Sakana no Nabe
Sakana no Nabe is a delightful Japanese seafood hot pot that combines fresh fish and vegetables in a savory broth, perfect for sharing. This comforting dish highlights the natural flavors of the ocean and is completely dairy-free.

30 minutes
Difficulty: Easy
Japanese
350 kcal
Ingredients
- White fish fillets (such as cod or snapper) - 200 grams
- Shrimp, peeled and deveined - 100 grams
- Mussels, cleaned - 100 grams
- Enoki mushrooms - 100 grams
- Baby bok choy, halved - 2 pieces
- Carrot, sliced thinly - 1 medium
- Daikon radish, sliced thinly - 100 grams
- Scallions, chopped - 2 pieces
- Fresh ginger, sliced - 1 inch
- Garlic, minced - 2 cloves
- Dashi stock (or vegetable broth) - 500 ml
- Soy sauce - 2 tablespoons
- Mirin - 1 tablespoon
- Sesame oil - 1 teaspoon
- Salt - to taste
- Pepper - to taste
Steps
- In a large pot, heat the dashi stock over medium heat.
- Add ginger and garlic to the pot and let it simmer for 5 minutes to infuse the flavors.
- Stir in the soy sauce and mirin, adjusting the taste with salt and pepper as needed.
- Add the daikon and carrot slices to the pot and cook for 5 minutes until slightly tender.
- Add the white fish fillets and mussels, cooking for an additional 5 minutes until the fish is opaque.

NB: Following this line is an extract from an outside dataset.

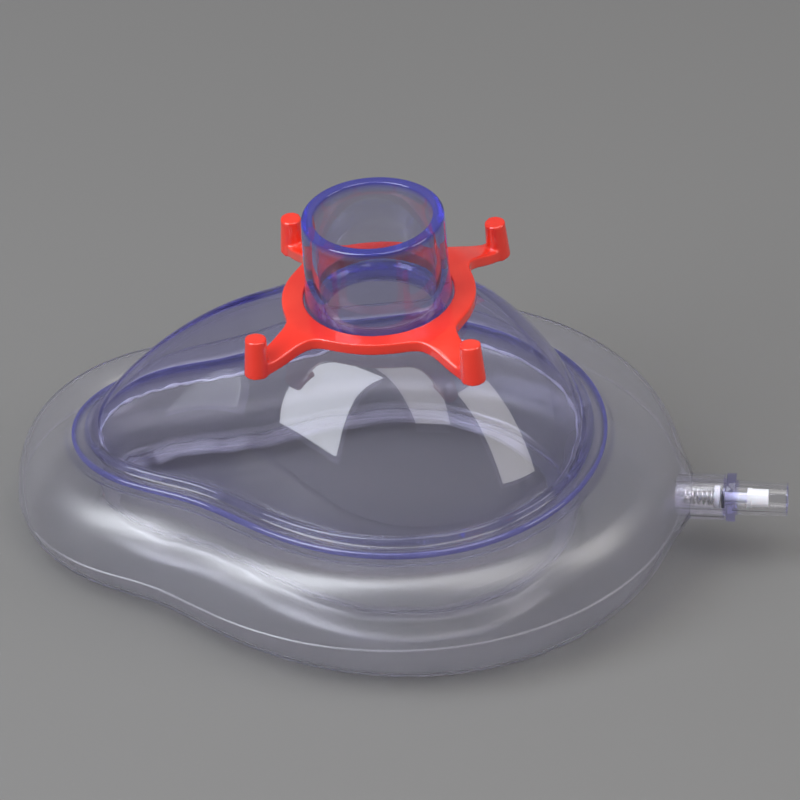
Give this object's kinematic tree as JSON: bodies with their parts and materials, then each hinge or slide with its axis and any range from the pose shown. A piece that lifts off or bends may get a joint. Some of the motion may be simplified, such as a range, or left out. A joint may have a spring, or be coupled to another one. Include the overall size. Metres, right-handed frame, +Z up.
{
  "type": "air cushion face mask",
  "caption": "Clear anaesthesia face mask with a domed body and 22 mm port, inflatable pear-shaped cushion, red head-strap hook ring and spring-loaded inflation valve.",
  "frame": {"origin": "on the plane the cushion rests on, below the middle of the object's length and width", "axes": "+X towards the chin end and the inflation valve, +Z up through the port, the port leaning 3.67 degrees towards the nose"},
  "size_m": [0.1489, 0.0994, 0.0726],
  "materials": {
    "clear_dome_plastic": "clear glossy, blue-tinted at thick edges",
    "red_hook_ring_plastic": "glossy moulded",
    "soft_cushion_film": "satin translucent film",
    "clear_valve_plastic": "clear, blue-tinted",
    "white_plunger_plastic": "satin moulded",
    "black_seal_rubber": "matt",
    "spring_steel": "bright wire"
  },
  "bodies": {
    "cushion": {"cushion_upper_skin": "soft_cushion_film", "cushion_lower_skin": "soft_cushion_film", "valve_sleeve": "soft_cushion_film", "valve_body": "clear_valve_plastic", "spring_retainer": "clear_valve_plastic", "valve_spring": "spring_steel"},
    "dome": {"mask_dome": "clear_dome_plastic"},
    "hook_ring": {"hook_ring": "red_hook_ring_plastic"},
    "plunger": {"valve_plunger": "white_plunger_plastic", "valve_seal_ring": "black_seal_rubber"}
  },
  "joints": [
    {"name": "cushion_press", "type": "slide", "parent": "cushion", "child": "dome", "axis": [0, 0, -1], "range_m": [0, 0.005], "stiffness_N_per_m": 2000, "springref_m": -0.0005, "deforming": ["cushion_upper_skin"]},
    {"name": "hook_ring_turn", "type": "hinge", "parent": "dome", "child": "hook_ring", "pos_m": [-0.00425, 0, 0.0548], "axis": [-0.064, 0, 0.9979], "continuous": true},
    {"name": "valve_plunger_press", "type": "slide", "parent": "cushion", "child": "plunger", "axis": [-0.9987, 0, -0.0519], "range_m": [0, 0.0025], "stiffness_N_per_m": 300, "springref_m": -0.002, "deforming": ["valve_spring"]}
  ]
}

- Next, add the shrimp, enoki mushrooms, and bok choy to the pot, cooking for another 3-4 minutes until everything is cooked through.

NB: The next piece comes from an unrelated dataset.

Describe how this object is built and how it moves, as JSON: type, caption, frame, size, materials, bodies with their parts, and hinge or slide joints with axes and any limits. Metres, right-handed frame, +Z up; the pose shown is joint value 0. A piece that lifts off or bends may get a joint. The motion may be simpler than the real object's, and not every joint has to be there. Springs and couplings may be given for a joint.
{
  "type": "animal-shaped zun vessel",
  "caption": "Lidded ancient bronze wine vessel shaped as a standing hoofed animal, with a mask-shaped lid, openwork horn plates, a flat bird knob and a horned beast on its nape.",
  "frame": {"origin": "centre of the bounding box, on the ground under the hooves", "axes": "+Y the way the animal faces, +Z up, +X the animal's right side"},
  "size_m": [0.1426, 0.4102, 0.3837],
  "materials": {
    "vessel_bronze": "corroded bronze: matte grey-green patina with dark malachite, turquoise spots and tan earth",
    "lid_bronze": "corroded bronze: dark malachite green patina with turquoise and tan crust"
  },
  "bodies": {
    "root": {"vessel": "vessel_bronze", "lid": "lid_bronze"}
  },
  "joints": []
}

- Remove from heat and garnish with chopped scallions.
- Serve hot in bowls, ensuring each serving has a mix of seafood and vegetables.
Nutrition
- Calories: 350
- Protein: 30 g
- Carbs: 30 g
- Fiber: 4 g
- Sugar: 2 g
- Sodium: 800 mg
- Cholesterol: 80 mg
- Total Fat: 10 g
- Saturated Fat: 1 g
- Unsaturated Fat: 8 g
- Water: 0.6 L
Health Benefits
- Rich in omega-3 fatty acids which support heart health.
- High in protein, aiding in muscle repair and growth.